— Task requirements —
Quote the whole listing word for word, please.

— Stored data —
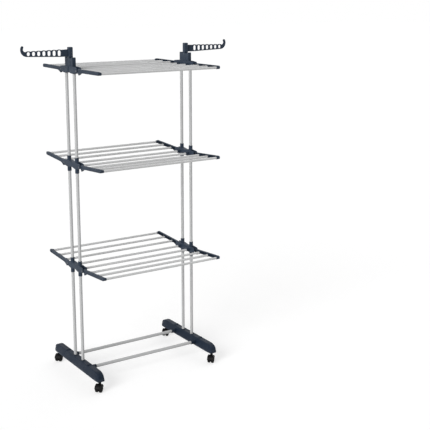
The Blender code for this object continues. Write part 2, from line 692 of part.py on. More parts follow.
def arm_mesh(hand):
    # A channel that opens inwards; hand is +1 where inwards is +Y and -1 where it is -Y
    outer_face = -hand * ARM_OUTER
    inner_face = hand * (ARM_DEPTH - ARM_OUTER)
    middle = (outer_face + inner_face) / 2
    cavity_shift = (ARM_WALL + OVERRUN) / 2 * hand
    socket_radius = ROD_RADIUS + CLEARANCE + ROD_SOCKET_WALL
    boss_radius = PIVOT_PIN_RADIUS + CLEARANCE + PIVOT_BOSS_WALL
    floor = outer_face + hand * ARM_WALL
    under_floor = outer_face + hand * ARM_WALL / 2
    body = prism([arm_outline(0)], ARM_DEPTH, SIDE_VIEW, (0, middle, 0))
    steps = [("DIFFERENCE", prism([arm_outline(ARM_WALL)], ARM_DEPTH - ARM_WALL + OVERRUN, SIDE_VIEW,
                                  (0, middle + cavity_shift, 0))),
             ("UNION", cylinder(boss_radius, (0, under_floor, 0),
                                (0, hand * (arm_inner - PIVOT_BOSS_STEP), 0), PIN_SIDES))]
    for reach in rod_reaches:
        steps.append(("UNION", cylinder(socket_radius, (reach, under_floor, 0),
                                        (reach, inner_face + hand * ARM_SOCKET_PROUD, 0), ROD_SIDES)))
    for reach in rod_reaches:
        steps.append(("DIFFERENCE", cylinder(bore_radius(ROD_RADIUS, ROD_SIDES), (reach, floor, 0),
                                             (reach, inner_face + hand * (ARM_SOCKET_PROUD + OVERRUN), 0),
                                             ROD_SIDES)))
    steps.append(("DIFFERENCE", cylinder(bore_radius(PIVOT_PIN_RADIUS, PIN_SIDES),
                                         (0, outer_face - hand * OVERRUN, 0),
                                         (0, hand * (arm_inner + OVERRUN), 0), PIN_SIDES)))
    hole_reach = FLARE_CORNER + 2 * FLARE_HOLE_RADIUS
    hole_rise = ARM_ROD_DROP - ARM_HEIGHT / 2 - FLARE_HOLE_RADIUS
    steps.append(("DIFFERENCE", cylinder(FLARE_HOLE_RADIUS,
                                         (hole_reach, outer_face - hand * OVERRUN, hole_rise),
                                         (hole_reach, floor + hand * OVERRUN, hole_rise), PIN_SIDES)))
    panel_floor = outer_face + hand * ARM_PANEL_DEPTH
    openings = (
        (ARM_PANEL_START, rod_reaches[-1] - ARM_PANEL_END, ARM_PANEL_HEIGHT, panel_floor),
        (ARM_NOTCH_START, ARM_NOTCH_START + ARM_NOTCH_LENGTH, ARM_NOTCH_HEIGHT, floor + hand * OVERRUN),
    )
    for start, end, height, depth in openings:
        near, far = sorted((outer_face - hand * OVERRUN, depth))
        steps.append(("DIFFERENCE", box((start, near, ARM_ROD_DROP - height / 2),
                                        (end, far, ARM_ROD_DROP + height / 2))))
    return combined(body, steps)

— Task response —
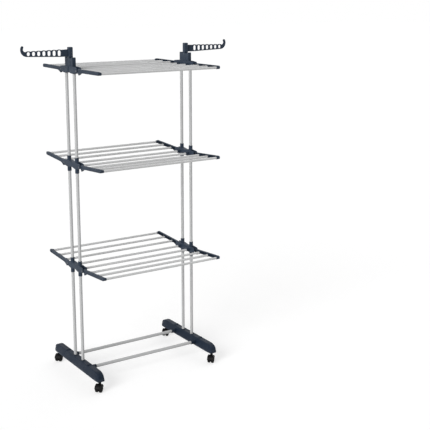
The Blender code for this object continues. Write part 2, from line 692 of part.py on. More parts follow.
def arm_mesh(hand):
    # A channel that opens inwards; hand is +1 where inwards is +Y and -1 where it is -Y
    outer_face = -hand * ARM_OUTER
    inner_face = hand * (ARM_DEPTH - ARM_OUTER)
    middle = (outer_face + inner_face) / 2
    cavity_shift = (ARM_WALL + OVERRUN) / 2 * hand
    socket_radius = ROD_RADIUS + CLEARANCE + ROD_SOCKET_WALL
    boss_radius = PIVOT_PIN_RADIUS + CLEARANCE + PIVOT_BOSS_WALL
    floor = outer_face + hand * ARM_WALL
    under_floor = outer_face + hand * ARM_WALL / 2
    body = prism([arm_outline(0)], ARM_DEPTH, SIDE_VIEW, (0, middle, 0))
    steps = [("DIFFERENCE", prism([arm_outline(ARM_WALL)], ARM_DEPTH - ARM_WALL + OVERRUN, SIDE_VIEW,
                                  (0, middle + cavity_shift, 0))),
             ("UNION", cylinder(boss_radius, (0, under_floor, 0),
                                (0, hand * (arm_inner - PIVOT_BOSS_STEP), 0), PIN_SIDES))]
    for reach in rod_reaches:
        steps.append(("UNION", cylinder(socket_radius, (reach, under_floor, 0),
                                        (reach, inner_face + hand * ARM_SOCKET_PROUD, 0), ROD_SIDES)))
    for reach in rod_reaches:
        steps.append(("DIFFERENCE", cylinder(bore_radius(ROD_RADIUS, ROD_SIDES), (reach, floor, 0),
                                             (reach, inner_face + hand * (ARM_SOCKET_PROUD + OVERRUN), 0),
                                             ROD_SIDES)))
    steps.append(("DIFFERENCE", cylinder(bore_radius(PIVOT_PIN_RADIUS, PIN_SIDES),
                                         (0, outer_face - hand * OVERRUN, 0),
                                         (0, hand * (arm_inner + OVERRUN), 0), PIN_SIDES)))
    hole_reach = FLARE_CORNER + 2 * FLARE_HOLE_RADIUS
    hole_rise = ARM_ROD_DROP - ARM_HEIGHT / 2 - FLARE_HOLE_RADIUS
    steps.append(("DIFFERENCE", cylinder(FLARE_HOLE_RADIUS,
                                         (hole_reach, outer_face - hand * OVERRUN, hole_rise),
                                         (hole_reach, floor + hand * OVERRUN, hole_rise), PIN_SIDES)))
    panel_floor = outer_face + hand * ARM_PANEL_DEPTH
    openings = (
        (ARM_PANEL_START, rod_reaches[-1] - ARM_PANEL_END, ARM_PANEL_HEIGHT, panel_floor),
        (ARM_NOTCH_START, ARM_NOTCH_START + ARM_NOTCH_LENGTH, ARM_NOTCH_HEIGHT, floor + hand * OVERRUN),
    )
    for start, end, height, depth in openings:
        near, far = sorted((outer_face - hand * OVERRUN, depth))
        steps.append(("DIFFERENCE", box((start, near, ARM_ROD_DROP - height / 2),
                                        (end, far, ARM_ROD_DROP + height / 2))))
    return combined(body, steps)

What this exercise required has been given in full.